Work out how? she thought. Mother? But Mrs. Lawrence had no money to spare. Jean and George? Never. Anyway we ought to be able to manage a thing like this ourselves, without skimping on the baby. She looked at the wall space she had measured, she thought of the bright sunny nursery she had planned.

“There's always the Chinaman,” she said angrily. “Raise something on that dressing case. Too bad my pearls are fake.” “You wouldn't get ten bucks on the dressing case from that old yellow-belly,” said Dart. “Andy, trust me. We'll have to save now, but I'll do the very best I can. I have a plan and January's quite a way off.”

“You're not counting on a raise? Not with depression and the mine just hanging on—I do know that much.”

“Things change. The price of gold is rising, and I've made a careful study of the outcrops around the Shamrock shaft, I'm quite certain——”

She had heard only one word of this, and she jumped to her feet and interrupted him sharply. “Gold. Yes, Dart. I know you won't like this but I honestly don't care if you get mad or not. Because I'm going to have things right for the baby.”

“What in the world are you talking about?” He gazed in some alarm at her flushed face and determined eyes.

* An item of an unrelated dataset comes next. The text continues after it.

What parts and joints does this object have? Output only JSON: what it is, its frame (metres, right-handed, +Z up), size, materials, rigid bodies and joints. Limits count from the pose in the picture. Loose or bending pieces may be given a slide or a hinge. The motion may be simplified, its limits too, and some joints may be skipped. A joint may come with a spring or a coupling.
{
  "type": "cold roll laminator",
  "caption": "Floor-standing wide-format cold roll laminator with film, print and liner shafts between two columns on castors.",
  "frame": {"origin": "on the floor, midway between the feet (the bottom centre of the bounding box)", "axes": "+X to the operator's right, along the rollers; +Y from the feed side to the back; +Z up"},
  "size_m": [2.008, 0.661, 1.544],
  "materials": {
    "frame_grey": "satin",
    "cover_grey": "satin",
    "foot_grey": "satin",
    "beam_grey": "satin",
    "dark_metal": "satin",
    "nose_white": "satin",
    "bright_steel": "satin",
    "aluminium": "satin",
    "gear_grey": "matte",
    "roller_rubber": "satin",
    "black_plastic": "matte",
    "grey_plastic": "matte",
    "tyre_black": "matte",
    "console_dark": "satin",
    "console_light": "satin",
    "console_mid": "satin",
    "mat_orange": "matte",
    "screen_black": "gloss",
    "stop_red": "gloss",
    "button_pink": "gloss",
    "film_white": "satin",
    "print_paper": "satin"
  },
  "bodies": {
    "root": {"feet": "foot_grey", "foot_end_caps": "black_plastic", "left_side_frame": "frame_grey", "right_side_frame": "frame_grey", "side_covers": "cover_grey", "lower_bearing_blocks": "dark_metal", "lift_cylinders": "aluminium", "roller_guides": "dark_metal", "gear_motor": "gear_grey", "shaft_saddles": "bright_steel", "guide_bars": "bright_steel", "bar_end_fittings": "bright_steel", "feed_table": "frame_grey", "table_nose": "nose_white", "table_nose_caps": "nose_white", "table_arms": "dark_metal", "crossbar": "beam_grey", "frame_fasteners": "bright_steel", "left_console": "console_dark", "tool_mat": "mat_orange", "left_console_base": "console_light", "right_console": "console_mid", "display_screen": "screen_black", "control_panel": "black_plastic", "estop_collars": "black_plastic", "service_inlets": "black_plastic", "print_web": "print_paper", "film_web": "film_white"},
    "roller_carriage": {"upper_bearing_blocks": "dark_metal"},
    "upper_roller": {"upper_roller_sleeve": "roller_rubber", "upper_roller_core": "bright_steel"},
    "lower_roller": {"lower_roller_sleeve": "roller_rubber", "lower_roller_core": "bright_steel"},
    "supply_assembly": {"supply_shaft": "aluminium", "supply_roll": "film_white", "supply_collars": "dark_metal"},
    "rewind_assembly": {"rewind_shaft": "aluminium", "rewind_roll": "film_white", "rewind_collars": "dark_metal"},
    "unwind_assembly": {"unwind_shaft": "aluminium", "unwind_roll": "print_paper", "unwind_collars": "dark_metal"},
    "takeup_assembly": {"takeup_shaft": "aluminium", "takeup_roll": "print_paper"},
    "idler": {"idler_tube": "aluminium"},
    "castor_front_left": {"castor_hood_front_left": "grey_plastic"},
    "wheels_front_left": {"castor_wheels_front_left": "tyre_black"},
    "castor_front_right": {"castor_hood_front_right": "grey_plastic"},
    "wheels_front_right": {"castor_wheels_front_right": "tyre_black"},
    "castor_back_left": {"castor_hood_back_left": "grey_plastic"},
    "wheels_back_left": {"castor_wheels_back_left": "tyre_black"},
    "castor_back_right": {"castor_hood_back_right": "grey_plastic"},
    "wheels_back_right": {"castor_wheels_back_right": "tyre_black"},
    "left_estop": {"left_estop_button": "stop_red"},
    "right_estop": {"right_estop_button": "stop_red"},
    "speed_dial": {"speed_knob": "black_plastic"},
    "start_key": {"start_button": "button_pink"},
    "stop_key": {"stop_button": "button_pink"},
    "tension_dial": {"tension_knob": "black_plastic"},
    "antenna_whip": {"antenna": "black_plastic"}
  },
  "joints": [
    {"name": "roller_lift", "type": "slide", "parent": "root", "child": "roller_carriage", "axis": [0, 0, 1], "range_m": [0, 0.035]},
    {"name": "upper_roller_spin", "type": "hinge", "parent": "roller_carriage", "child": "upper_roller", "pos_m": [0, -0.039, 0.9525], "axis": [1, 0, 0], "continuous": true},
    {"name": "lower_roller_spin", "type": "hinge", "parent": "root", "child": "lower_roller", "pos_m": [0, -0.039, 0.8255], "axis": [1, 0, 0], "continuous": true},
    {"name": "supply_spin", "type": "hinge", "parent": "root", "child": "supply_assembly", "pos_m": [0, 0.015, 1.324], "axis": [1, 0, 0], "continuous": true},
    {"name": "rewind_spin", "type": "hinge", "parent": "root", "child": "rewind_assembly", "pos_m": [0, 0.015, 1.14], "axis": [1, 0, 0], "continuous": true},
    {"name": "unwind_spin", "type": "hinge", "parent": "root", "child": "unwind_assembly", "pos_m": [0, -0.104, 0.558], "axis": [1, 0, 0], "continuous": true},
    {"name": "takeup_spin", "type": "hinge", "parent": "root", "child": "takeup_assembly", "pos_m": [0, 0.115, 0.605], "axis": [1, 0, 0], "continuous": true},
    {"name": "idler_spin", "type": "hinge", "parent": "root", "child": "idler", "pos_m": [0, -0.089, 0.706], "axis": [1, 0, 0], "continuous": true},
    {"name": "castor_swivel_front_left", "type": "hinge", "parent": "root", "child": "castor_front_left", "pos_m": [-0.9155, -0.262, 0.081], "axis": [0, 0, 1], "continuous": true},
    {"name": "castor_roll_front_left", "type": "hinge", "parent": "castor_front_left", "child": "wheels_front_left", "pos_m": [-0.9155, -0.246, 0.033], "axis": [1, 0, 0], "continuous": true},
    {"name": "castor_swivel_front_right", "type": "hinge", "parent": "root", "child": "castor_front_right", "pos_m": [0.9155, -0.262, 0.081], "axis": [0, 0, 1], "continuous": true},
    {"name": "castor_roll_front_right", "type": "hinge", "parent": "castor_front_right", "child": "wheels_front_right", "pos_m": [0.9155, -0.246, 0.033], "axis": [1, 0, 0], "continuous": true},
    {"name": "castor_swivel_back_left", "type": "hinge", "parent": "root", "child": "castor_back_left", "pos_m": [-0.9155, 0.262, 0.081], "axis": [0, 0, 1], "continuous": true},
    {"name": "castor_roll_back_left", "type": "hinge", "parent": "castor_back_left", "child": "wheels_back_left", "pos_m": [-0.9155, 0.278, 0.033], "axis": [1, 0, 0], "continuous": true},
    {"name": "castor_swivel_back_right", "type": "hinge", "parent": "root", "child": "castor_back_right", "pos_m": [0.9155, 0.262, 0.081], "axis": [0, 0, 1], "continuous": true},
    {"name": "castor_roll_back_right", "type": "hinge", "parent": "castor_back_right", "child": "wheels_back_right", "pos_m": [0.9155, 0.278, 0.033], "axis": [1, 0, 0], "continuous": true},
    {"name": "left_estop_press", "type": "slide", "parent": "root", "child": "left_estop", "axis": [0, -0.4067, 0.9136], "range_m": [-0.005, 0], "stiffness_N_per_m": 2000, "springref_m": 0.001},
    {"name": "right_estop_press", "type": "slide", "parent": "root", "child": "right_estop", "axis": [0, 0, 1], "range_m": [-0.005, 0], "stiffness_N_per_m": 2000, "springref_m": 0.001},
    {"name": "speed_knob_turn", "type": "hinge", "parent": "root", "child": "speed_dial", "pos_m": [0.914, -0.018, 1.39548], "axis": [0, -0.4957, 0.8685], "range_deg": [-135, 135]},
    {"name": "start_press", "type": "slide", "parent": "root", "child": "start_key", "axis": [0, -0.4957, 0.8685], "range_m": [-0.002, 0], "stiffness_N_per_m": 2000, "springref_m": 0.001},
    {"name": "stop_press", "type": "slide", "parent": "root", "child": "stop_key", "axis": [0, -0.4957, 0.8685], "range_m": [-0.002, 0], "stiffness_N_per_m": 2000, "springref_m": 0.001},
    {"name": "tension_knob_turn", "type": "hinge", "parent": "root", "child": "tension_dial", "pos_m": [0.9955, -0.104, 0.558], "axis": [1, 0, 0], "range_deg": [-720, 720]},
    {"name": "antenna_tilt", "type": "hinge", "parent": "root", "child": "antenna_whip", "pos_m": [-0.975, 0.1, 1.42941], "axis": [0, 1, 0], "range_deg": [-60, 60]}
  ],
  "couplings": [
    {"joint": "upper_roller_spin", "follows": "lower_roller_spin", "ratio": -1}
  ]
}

“I'm talking about that lost mine. The Pueblo Encantado. I want you to go and hunt for it. Right now. This summer.”

“My dear child, you're crazy.”

“I'm not. I'm serious, and you better be. You've no right to sneer at any chance for us to get money. I believe in that mine. I know there's gold there, something worthwhile, anyway.” She didn't know how this certainty had come to her, but during the dormant period since Saba's death and the visit to El Castillo the thought of the mine had been germinating. It now sprang forth in full bloom, a flower of beckoning light, its perfume infinitely seductive.

“Andy, for Pete's sake—” Dart drew up the other chair and sat down. “We went through all this once. I thought you'd forgotten all about it.”

“I haven't,” she said staring at him defiantly. “I made tracings, I copied your father's notes. I got a map. The Mazatzal wilderness area isn't so far from here. You've got to go and search. Oh, lord—if I could only do it myself, I'd be off like a shot. As it is you go, right away.”

The utter unreason of this silenced Dart for a moment, and because of her condition, and the air she had of an embattled kitten scratching out blindly at a shadow, he was not moved to anger at her persistence as he had been the other time, nor even at her duplicity in copying the papers. He made one more attempt at reasoning with her.

“Andy—leaving everything else aside, I can't take time off to go rambling around the mountains on a wild-goose chase. I have a job, my dear. I'd lose that job and serve me right.—And another thing—I'd have to hire a pack mule, get camping equipment, provisions—all cost money.”

“You could quit your job. They'd give you two weeks severance pay. Mr. Tyson likes you.”

“That's utter nonsense.” Dart got up and poured coffee into a cup. “Here, drink this, and stop being a silly baby. I'm going to put you to bed.”

She pushed the cup aside. “In other words you won't do it.” “No,” said Dart. “I won't do it.”

All that night she lay stiff and unyielding beside him. Like a trapped animal her mind scurried here and there in panicky dashes. She was not so foolish that she could not see the logic in Dart's position, but stronger than any common sense was her conviction. The cage would open, the miraculous, the blissful escape to freedom was there for the taking, but how? Who else could help her? There was nobody she could trust. Nobody but Hugh—an unpredictable and slender prop indeed. But better than nothing, even if he laughed, even if he subjected the bright beckoning flower to a blast of scorn, it would be a release to talk. Since she could not talk to Dart.